— start DATASET CONTENT —
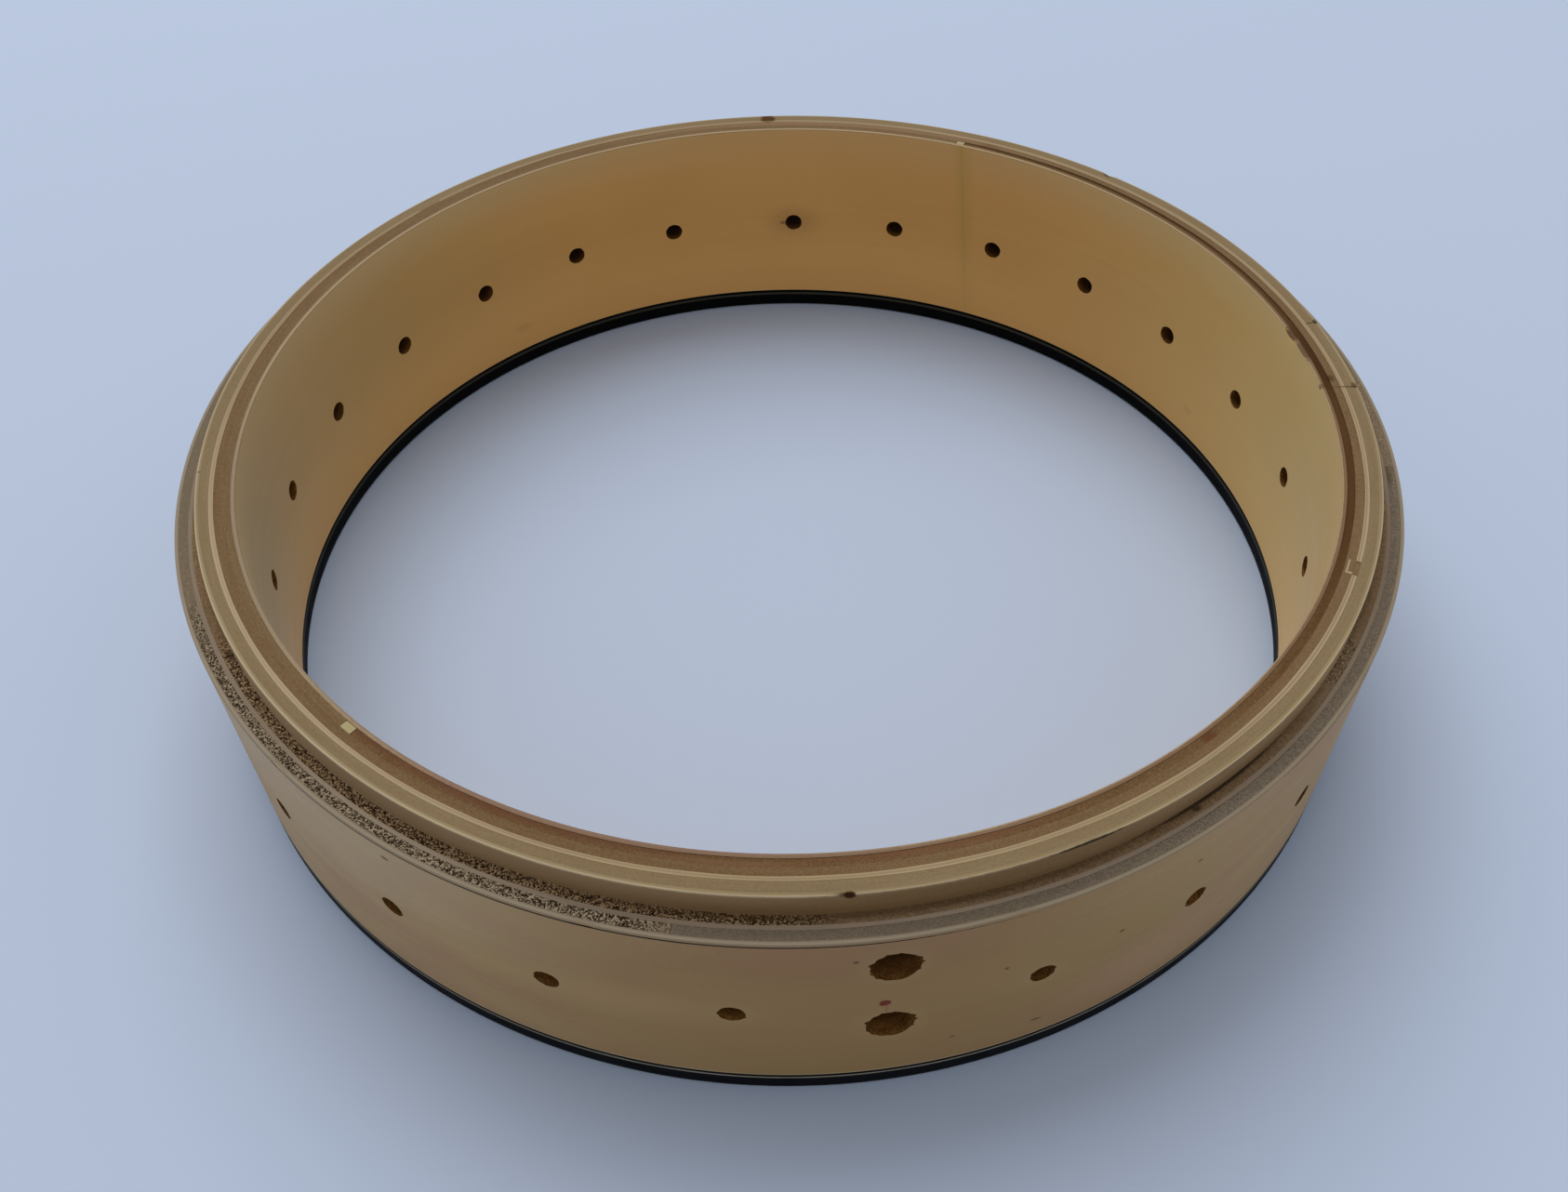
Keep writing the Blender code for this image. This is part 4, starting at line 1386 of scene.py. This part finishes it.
@dataclass
class Studio:
    """A pale floor, a soft window light and a camera at the portrait's angle."""

    camera_place: tuple[float, float, float] = (-32.45, -253.33, 265.1)
    heading: float = 6.99
    pitch: float = 46.81
    roll: float = -0.94
    lens: float = 31.72
    floor_colour: Colour = tone(180, 193, 216)
    window_place: tuple[float, float, float] = (-0.45, 2.1, 3.4)
    window_size: float = 3.4
    window_watts: float = 112.0

    def floor(self) -> None:
        """Lays the floor."""
        builder = bmesh.new()
        bmesh.ops.create_grid(builder, x_segments=1, y_segments=1, size=4.0)
        bmesh.ops.translate(builder, verts=builder.verts, vec=(0.0, 0.0, -0.0002))
        material = bpy.data.materials.new("pale_floor")
        material.use_nodes = True
        shader = material.node_tree.nodes["Principled BSDF"]
        shader.inputs["Base Color"].default_value = (*self.floor_colour, 1.0)
        shader.inputs["Roughness"].default_value = 0.85
        shader.inputs["Specular IOR Level"].default_value = 0.2
        into_scene("studio_floor", builder, material)

    def camera(self) -> None:
        """Puts the camera where the portrait was taken from."""
        heading, pitch, roll = (math.radians(turn) for turn in (self.heading, self.pitch, self.roll))
        flat = math.cos(pitch)
        ahead = Vector((math.sin(heading) * flat, math.cos(heading) * flat, -math.sin(pitch)))
        level = Vector((math.cos(heading), -math.sin(heading), 0.0))
        upright = level.cross(ahead)
        right = math.cos(roll) * level + math.sin(roll) * upright
        up = -math.sin(roll) * level + math.cos(roll) * upright
        data = bpy.data.cameras.new("portrait_camera")
        data.lens = self.lens
        data.sensor_width = 36.0
        data.clip_start = 0.01
        camera = bpy.data.objects.new("portrait_camera", data)
        place = Matrix((right, up, -ahead)).transposed().to_4x4()
        place.translation = Vector(self.camera_place) * MM
        camera.matrix_world = place
        bpy.context.scene.collection.objects.link(camera)
        bpy.context.scene.camera = camera

    def window(self) -> None:
        """Hangs the one square lamp, which points at the hoop."""
        data = bpy.data.lights.new("window", "AREA")
        data.shape = "SQUARE"
        data.size = self.window_size
        data.energy = self.window_watts
        data.color = (1.0, 0.99, 0.97)
        lamp = bpy.data.objects.new("window", data)
        lamp.location = self.window_place
        lamp.rotation_mode = "QUATERNION"
        lamp.rotation_quaternion = (-Vector(self.window_place)).to_track_quat("-Z", "Y")
        bpy.context.scene.collection.objects.link(lamp)

    def world(self) -> None:
        """Surrounds the hoop with a plain pale sky."""
        world = bpy.data.worlds.new("pale_sky")
        world.use_nodes = True
        sky = world.node_tree.nodes["Background"]
        sky.inputs["Color"].default_value = (0.96, 0.98, 1.0, 1.0)
        sky.inputs["Strength"].default_value = 0.54
        bpy.context.scene.world = world

    def build(self) -> None:
        """Sets up the whole studio."""
        self.floor()
        self.camera()
        self.world()
        self.window()
        bpy.context.scene.view_settings.view_transform = "Standard"


def main() -> None:
    """Builds the hoop's sub-assemblies in order, and the studio round them."""
    logging.basicConfig(level=logging.INFO, format="%(name)s: %(message)s")
    finishes = FinishRoom()
    bored = WoodFinish(
        "bored_wood", Grain.END, tone(136, 90, 38), tone(80, 50, 18), streaks=0.8, fibre_length=5,
        fibre_width=0.7, pores=0.3, pore_size=0.4, pore_colour=tone(46, 26, 8), roughness=0.85,
        # The patch is painted shade: the bored walls are darker deep in the bores, away from the mouths.
        bump=0.15, patches=(Patch(0, 131.5, 30, AROUND, 5.2, AROUND, (66, 40, 16), 0.8, 0.4, 0.35),),
    )
    cutter = Bores().cutter(finishes.material(bored))
    shop = Workshop(WallSizes(), finishes, cutter)
    for part in (InnerWall(shop), BearingRidge(shop), HoopLedge(shop), BottomBinding(shop)):
        part.build()
    bpy.data.objects.remove(cutter)
    Studio().build()


if __name__ == "__main__":
    main()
— end DATASET CONTENT —
• SHORT EXERCISE
Beginning at the first line above, repeat exactly until the line containing "pale floor, a", which is included.

• EXERCISE ANSWER
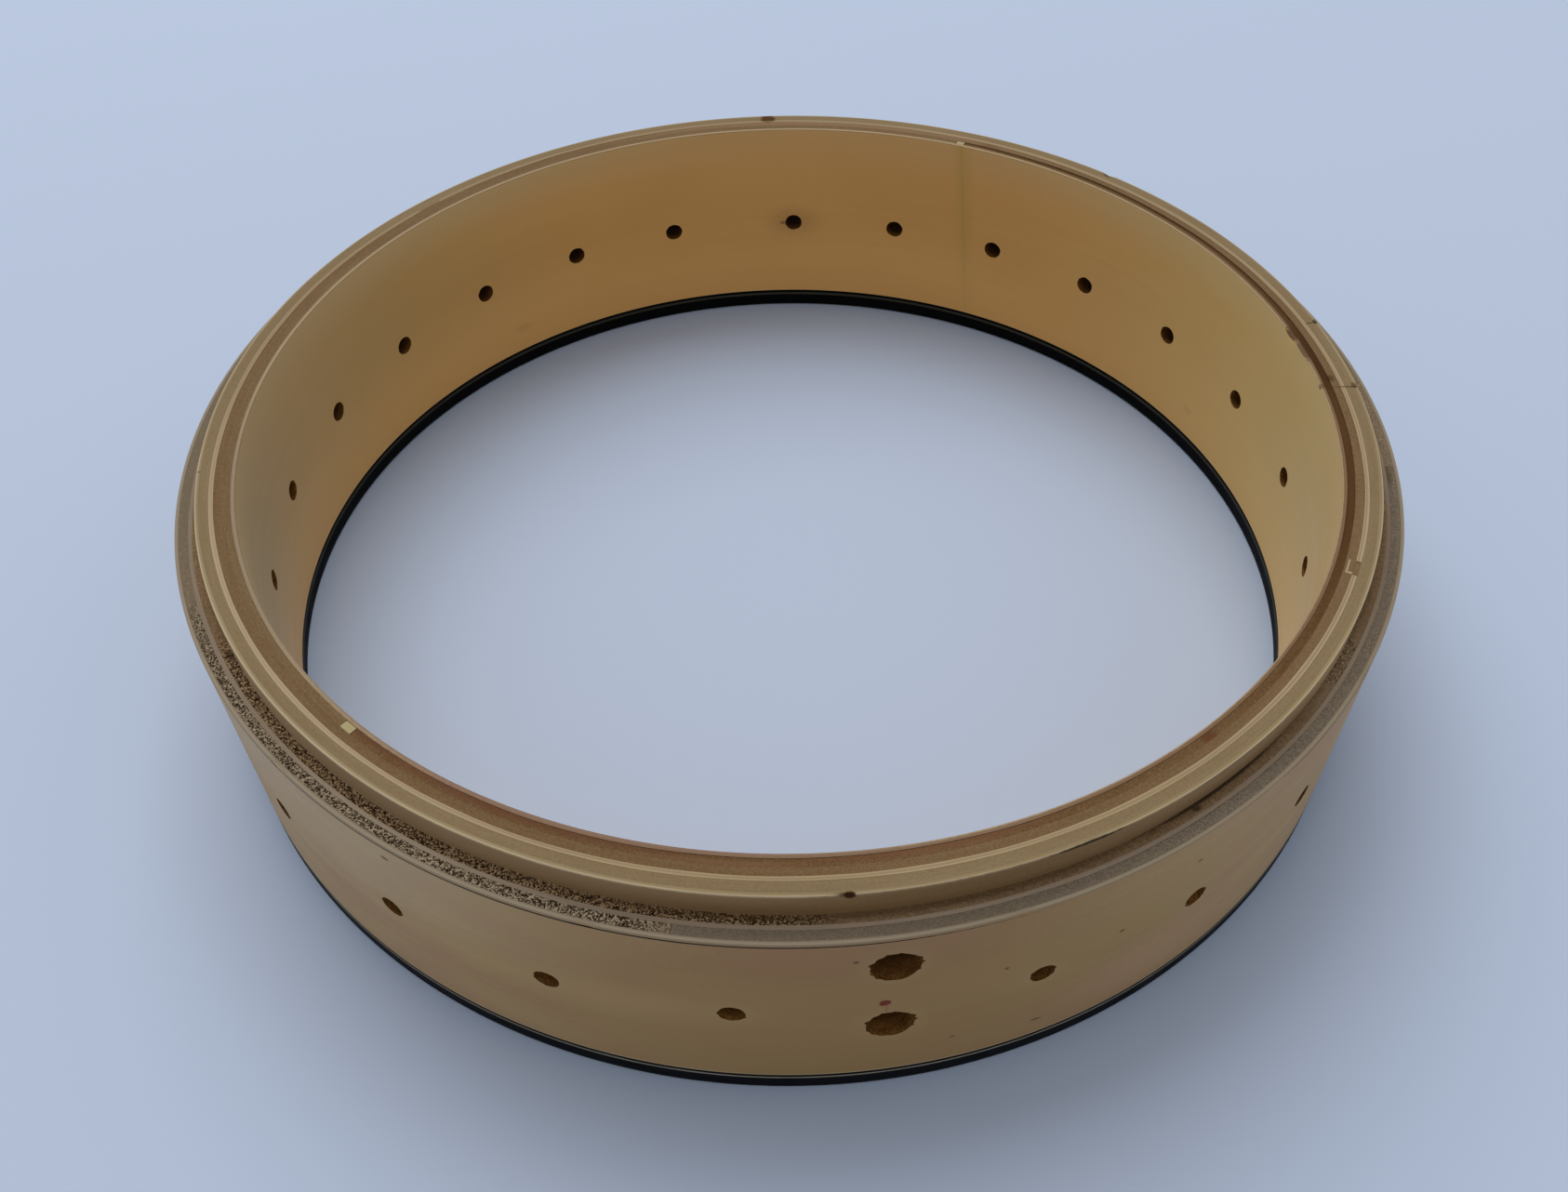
Keep writing the Blender code for this image. This is part 4, starting at line 1386 of scene.py. This part finishes it.
@dataclass
class Studio:
    """A pale floor, a soft window light and a camera at the portrait's angle."""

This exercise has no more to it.